Puis est venu le moment où la Jordanie a cru toucher le ciel. Olwan, encore lui, a transformé un penalty (65e/68e) pour signer son doublé et retourner la finale comme un gant. Lusail est devenu une cocotte-minute : la tension, le bruit, l’irrationnel, tout y était. Les Nashama avaient l’avantage, la dynamique, et même une balle de match plus tard dans le temps additionnel — une occasion repoussée miraculeusement par le dernier rempart marocain, comme si le destin avait décidé de garder une page blanche pour la suite.

La VAR, la prolongation, et l’homme qui surgit

Dos au mur, le Maroc a trouvé ce que les grands trouvent dans les soirées folles : une dernière cartouche.
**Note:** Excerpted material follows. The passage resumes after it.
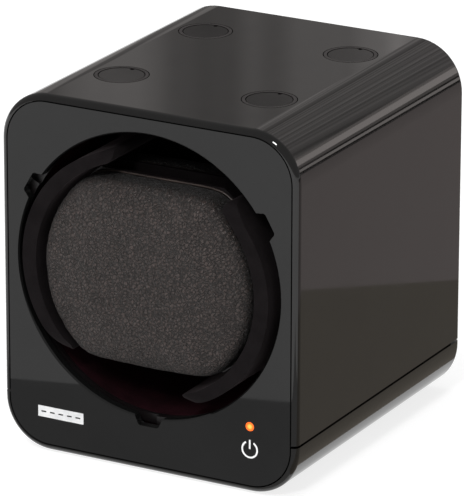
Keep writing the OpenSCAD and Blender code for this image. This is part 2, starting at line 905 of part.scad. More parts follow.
module shaft_bushes() {
    color("#b08d57") placed() {
        ring_at(bearing_y - 0.35, bearing_y + 4.4, shaft_r + running, bush_r);
        ring_at(bearing_y + bearing_t + eps, bearing_y + 3.6, bush_r, bush_flange_r);
        ring_at(bridge_y - 1.8, bridge_y + bridge_t + 0.2, shaft_r + running, bush_r);
        ring_at(bridge_y - 1.8, bridge_y - 0.6, bush_r, bush_flange_r);
    }
}

module idler_pin() {
    color("silver") placed() rod(idler_x, idler_z, idler_pin_r, bearing_y + 0.9, bridge_y + bridge_t);
}

module idler_gear() {
    color("ivory") placed() difference() {
        union() {
            deep(gear_y - 1, wheel_y) translate([idler_x, idler_z])
                gear_outline(idler_small_teeth, drum_module, idler_turn + 180 + 180 / idler_small_teeth);
            deep(wheel_y, wheel_y + wheel_t) translate([idler_x, idler_z])
                gear_outline(idler_large_teeth, pinion_module, motor_turn);
            rod(idler_x, idler_z, 3, gear_y - 3, bridge_y - 0.4);
        }
        rod(idler_x, idler_z, idler_pin_r + running, gear_y - 5, bridge_y + 1);
    }
}

module motor_pinion() {
    color("#b08d57") placed() {
        deep(wheel_y - 0.4, wheel_y + wheel_t + 0.6) translate([motor_x, motor_z])
            gear_outline(pinion_teeth, pinion_module, motor_turn + 180 + 180 / pinion_teeth);
        rod(motor_x, motor_z, motor_shaft_r, wheel_y - 0.4, bridge_y + bridge_t + 6);
    }
}

module motor_gearbox() {
    front = bridge_y + bridge_t;
    color("#9a9a9e") placed() difference() {
        rod(motor_x, motor_z, motor_r, front, front + gearbox_len);
        rod(motor_x, motor_z, motor_shaft_r + running, front - 1, front + 7);
        for (sx = [-1, 1]) {
            rod(motor_x + sx * motor_screw_x, motor_z, small_pilot_r, front - 1, front + 5);
        }
    }
}

module motor_can() {
    front = bridge_y + bridge_t + gearbox_len;
    color("#77777c") placed() {
        rod(motor_x, motor_z, motor_r - 0.5, front, front + can_len);
        rod(motor_x, motor_z, 3, front + can_len, front + can_len + 1);
    }
}

module motor_screws() {
    color("silver") placed() for (sx = [-1, 1]) {
        depth_screw(motor_x + sx * motor_screw_x, motor_z, bridge_y, bridge_y + bridge_t + 4,
            small_screw_r, 1.7, 1.1);
    }
}

module hall_sensor() {
    color("#202020") placed() translate([-2, bearing_y + bearing_t, open_z + magnet_at - 1])
        cube([4, 1.6, 3]);
}

// Electronics

module control_board() {
    color("darkgreen") placed() difference() {
        translate([-board_w / 2, board_y, board_low])
            cube([board_w, board_t, board_high - board_low]);
        rod(-34, 27, 1.4, board_y - 1, board_y + 3);
        rod(34, 27, 1.4, board_y - 1, board_y + 3);
    }
}

module board_chips() {
    color("#151515") placed() {
        translate([-14, board_y - 1.6, 12]) cube([9, 1.6, 9]);
        translate([12, board_y - 1.4, 13]) cube([6, 1.4, 5]);
        for (i = [0:3]) {
            translate([-1 + 3 * i, board_y - 0.8, 23]) cube([1.6, 0.8, 0.9]);
        }
        rod(8, 12, 2, board_y - 6, board_y);
        rod(-22, 24, 2.5, board_y - 7, board_y);
    }
}

module power_jack() {
    color("#111111") placed() difference() {
        union() {
            translate([jack_x - 4.5, board_y + board_t, jack_z - 5.5])
                cube([9, cover_y - board_y - board_t, 11]);
            rod(jack_x, jack_z, 3.4, cover_y - eps, cover_y + cover_t);
        }
        rod(jack_x, jack_z, jack_bore_r, board_y + board_t + 1.5, case_d);
        rod(jack_x, jack_z, 1, board_y + board_t - 1, case_d);
    }
}

module jack_pin() {
    color("silver") placed() rod(jack_x, jack_z, 0.98, board_y + board_t, cover_y - 0.5);
}

module switch_body() {
    color("silver") placed() difference() {
        translate([switch_x - 6, board_y + board_t, jack_z - 3]) cube([12, 5, 6]);
        translate([switch_x - 3.6, board_y + board_t + 1, jack_z - 1.3]) cube([7.2, 5, 2.6]);
    }
}

module direction_switch() {
    color("#151515") placed() translate([switch_x - 1.4, board_y + board_t + 1.1, jack_z - 1.2])
        cube([2.8, cover_y + cover_t - board_y - board_t - 1.3, 2.4]);
}

module selector_body() {
    color("#1c3f7a") placed() difference() {
        rod(selector_x, jack_z, 5.5, board_y + board_t, board_y + board_t + 5);
        rod(selector_x, jack_z, 2.05, board_y + board_t + 1, board_y + board_t + 6);
    }
}

module turns_selector() {
    back = cover_y + cover_t - 0.2;
    color("#d8d8d8") placed() difference() {
        union() {
            rod(selector_x, jack_z, 2, board_y + board_t + 1.1, cover_y - 2);
            rod(selector_x, jack_z, selector_r, cover_y - 2.5, back);
        }
        translate([selector_x - 0.5, back - 1.2, jack_z - 3]) cube([1, 2, 6]);
        rod(selector_x, jack_z + 3.1, 0.35, back - 0.4, back + 1);
    }
}

module touch_board() {
    color("darkgreen") placed()
        translate([light_x - 4.6, board_front_y, touch_z]) cube([touch_w, 0.8, touch_h]);
}

module status_led() {
    color("#fff2d0") placed() translate([light_x - 1, board_front_y - led_t, light_z - 0.8])
        cube([2, led_t, 1.6]);
}

module touch_foam() {
    color("#505050") placed() rod(light_x, mark_z, 2.4, panel_t, board_front_y);
}

// A flat cable along the depth, drawn in y and z as a strip of even thickness
function run(points, i) = let (d = points[i] - points[i - 1]) d / norm(d);
function edge(points, i, t) =
    let (last = len(points) - 1, a = run(points, max(i, 1)), b = run(points, min(i + 1, last)),
        mid = (a + b) / norm(a + b))
    [-mid.y, mid.x] * t / 2 / (mid * a);
module ribbon(x0, w, points, t) {
    last = len(points) - 1;
    translate([x0, 0, 0]) rotate([90, 0, 90]) linear_extrude(w)
        polygon(concat([for (i = [0:last]) points[i] + edge(points, i, t)],
            [for (i = [last:-1:0]) points[i] - edge(points, i, t)]));
}

module ribbon_cable() {
    front = board_front_y + 0.8 + 0.3;
    color("#a0a0a0") placed() ribbon(light_x - 3, 4.5, [[front, 11], [front, 4.6], [front + 3, 3.6],
        [board_y - 4, 3.6], [board_y - 0.3, 8], [board_y - 0.3, 11]], 0.6);
}

module motor_leads() {
    rear = bridge_y + bridge_t + gearbox_len + can_len + 0.3;
    color("firebrick") placed() for (x = [-3, 2]) {
        ribbon(motor_x + x, 1, [[rear, motor_z - 4], [rear, motor_z - 14],
            [board_y - 0.5, board_low + 7]], 0.6);
    }
}

upper_shell();
base_tray();
front_panel();
rear_cover();
drum_liner();
bayonet_ring();
name_plate();
status_lens();
power_mark();
rubber_feet();
panel_screws();
cover_screws();
cap_sockets();
socket_contacts();
cap_front_left();
cap_front_right();
cap_rear_left();
cap_rear_right();
drum_plate();
left_arm();
right_arm();
arm_screws();
hub_screw();
cushion_front_pad();
cushion_front_plate();
cushion_rear_plate();
cushion_rear_pad();
cushion_springs();
drive_shaft();
shaft_washer();
shaft_clip();
drum_gear();
index_magnet();
bearing_plate();
rear_bridge();
frame_pillars();
frame_screws();
liner_screws();
shaft_bushes();
idler_pin();
idler_gear();
motor_pinion();
motor_gearbox();
motor_can();
motor_screws();
hall_sensor();
control_board();
board_chips();
power_jack();
jack_pin();
switch_body();
direction_switch();
selector_body();
turns_selector();
touch_board();
status_led();
touch_foam();
ribbon_cable();
motor_leads();
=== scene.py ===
import json
import math
import bmesh
import bpy
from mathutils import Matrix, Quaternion, Vector, noise


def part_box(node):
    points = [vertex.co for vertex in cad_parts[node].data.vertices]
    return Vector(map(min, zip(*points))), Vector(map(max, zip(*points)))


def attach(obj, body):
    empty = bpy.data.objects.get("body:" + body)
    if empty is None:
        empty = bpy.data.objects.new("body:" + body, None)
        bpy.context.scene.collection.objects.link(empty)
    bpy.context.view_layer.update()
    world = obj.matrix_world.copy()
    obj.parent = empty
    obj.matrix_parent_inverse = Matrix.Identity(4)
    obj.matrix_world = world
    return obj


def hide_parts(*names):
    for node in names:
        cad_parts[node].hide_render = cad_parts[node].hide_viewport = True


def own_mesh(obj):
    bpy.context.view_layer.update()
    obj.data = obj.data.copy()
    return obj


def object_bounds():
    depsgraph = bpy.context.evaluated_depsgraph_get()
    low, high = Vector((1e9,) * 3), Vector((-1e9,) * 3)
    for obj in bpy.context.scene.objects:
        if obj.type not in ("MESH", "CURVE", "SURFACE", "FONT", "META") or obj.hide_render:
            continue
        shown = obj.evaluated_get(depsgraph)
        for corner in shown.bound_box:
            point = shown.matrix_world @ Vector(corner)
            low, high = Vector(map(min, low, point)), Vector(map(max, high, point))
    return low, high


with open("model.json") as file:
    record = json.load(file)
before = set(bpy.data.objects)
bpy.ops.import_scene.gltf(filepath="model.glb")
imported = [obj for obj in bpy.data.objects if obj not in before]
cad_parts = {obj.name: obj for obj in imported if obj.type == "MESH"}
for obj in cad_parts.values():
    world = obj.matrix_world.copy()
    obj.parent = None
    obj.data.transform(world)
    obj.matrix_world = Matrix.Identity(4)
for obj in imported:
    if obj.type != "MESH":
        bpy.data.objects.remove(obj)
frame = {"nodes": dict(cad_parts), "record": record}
nodes = frame["nodes"]
scene = bpy.context.scene
cadBox = [list(corner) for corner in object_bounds()]
caseMiddle = (Vector(cadBox[0]) + Vector(cadBox[1])) / 2
mm = 0.001
print("winder frame loaded:", len(nodes), "nodes")


# Small helpers shared by every finish and piece

def linearColour(hexCode):
    parts = [int(hexCode[i:i + 2], 16) / 255 for i in (1, 3, 5)]
    parts = [c / 12.92 if c <= 0.04045 else ((c + 0.055) / 1.055) ** 2.4 for c in parts]
    return (*parts, 1.0)


def addNode(tree, kind, settings=None, links=None):
    made = tree.nodes.new(kind)
    for key, value in (settings or {}).items():
        if isinstance(key, int) or key in made.inputs:
            made.inputs[key].default_value = value
        else:
            setattr(made, key, value)
    for key, source in (links or {}).items():
        tree.links.new(source, made.inputs[key])
    return made


def newFinish(name):
    finish = bpy.data.materials.new(name)
    finish.use_nodes = True
    tree = finish.node_tree
    shader = tree.nodes["Principled BSDF"]
    place = addNode(tree, "ShaderNodeTexCoord").outputs["Object"]
    return finish, tree, shader, place


def ripple(tree, place, size, detail=2.0, stretch=None):  # noise whose grain is size millimetres
    if stretch:
        place = addNode(tree, "ShaderNodeMapping", {"Scale": stretch}, {"Vector": place}).outputs[0]
    return addNode(tree, "ShaderNodeTexNoise", {"Scale": 1 / (size * mm), "Detail": detail},
                   {"Vector": place}).outputs[0]


def spread(tree, source, low, high, fromLow=0.3, fromHigh=0.7):  # a pattern turned into a range of values
    return addNode(tree, "ShaderNodeMapRange", {"From Min": fromLow, "From Max": fromHigh,
                                                "To Min": low, "To Max": high},
                   {"Value": source}).outputs[0]


def blendColours(tree, factor, first, second):
    ramp = addNode(tree, "ShaderNodeValToRGB", links={"Fac": factor})
    ramp.color_ramp.elements[0].position = 0.3
    ramp.color_ramp.elements[0].color = linearColour(first)
    ramp.color_ramp.elements[1].position = 0.7
    ramp.color_ramp.elements[1].color = linearColour(second)
    return ramp.outputs[0]


def relief(tree, height, depth, under=None):  # depth in millimetres
    links = {"Height": height}
    if under:
        links["Normal"] = under
    return addNode(tree, "ShaderNodeBump", {"Strength": 1.0, "Distance": depth * mm}, links).outputs[0]


# Finishes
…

Abderrazak Hamdallah, entré en cours de jeu, a égalisé à la 88e minute, un but validé après intervention de la VAR. Et soudain, la finale a changé de propriétaire : place à la prolongation, place au mano a mano, place à ce football où les jambes brûlent mais où la tête refuse de capituler.
La Jordanie a cru frapper d’entrée : un but a même été inscrit au tout début de la prolongation, avant d’être annulé pour une main. Une seconde qui vous fait passer de l’extase au vide. Et dans ce genre de nuit, le vide avale tout.
Hamdallah a alors enfilé le costume complet : opportuniste, clinique, décisif. À la 100e minute, il a signé son doublé et offert au Maroc le but qui pèse une coupe. Le virage marocain est entré en transe, la Jordanie a poussé encore, mais le fil s’était rompu.

Un sacre, un signal, et la CAN qui arrive déjà

Ce Maroc-là n’avait même pas sorti toutes ses têtes d’affiche : une équipe remaniée, un groupe “bis”, mais une trajectoire nette, portée par une solidité défensive qui avait laissé très peu de miettes avant la finale. En face, la meilleure attaque du tournoi, un Olwan incandescent, et un scénario qui aurait pu basculer cent fois. Pourtant, c’est bien le Maroc qui repart avec le trophée, succédant à l’Algérie au palmarès d’une compétition FIFA réunissant 16 sélections du monde arabe.
Et c’est peut-être ça, le message le plus bruyant : à trois jours de l’ouverture de la Coupe d’Afrique des nations au Maroc (21 décembre–18 janvier), avec un premier rendez-vous à la maison face aux Comores, les Lions de l’Atlas n’ont pas seulement gagné une coupe. Ils ont gagné un test de nerfs, un match de tempête, une finale qui forge une équipe.
La CAN n’a même pas commencé que le Maroc a déjà trouvé son premier cri de victoire — celui qui dit : “On sait souffrir. Et on sait finir.”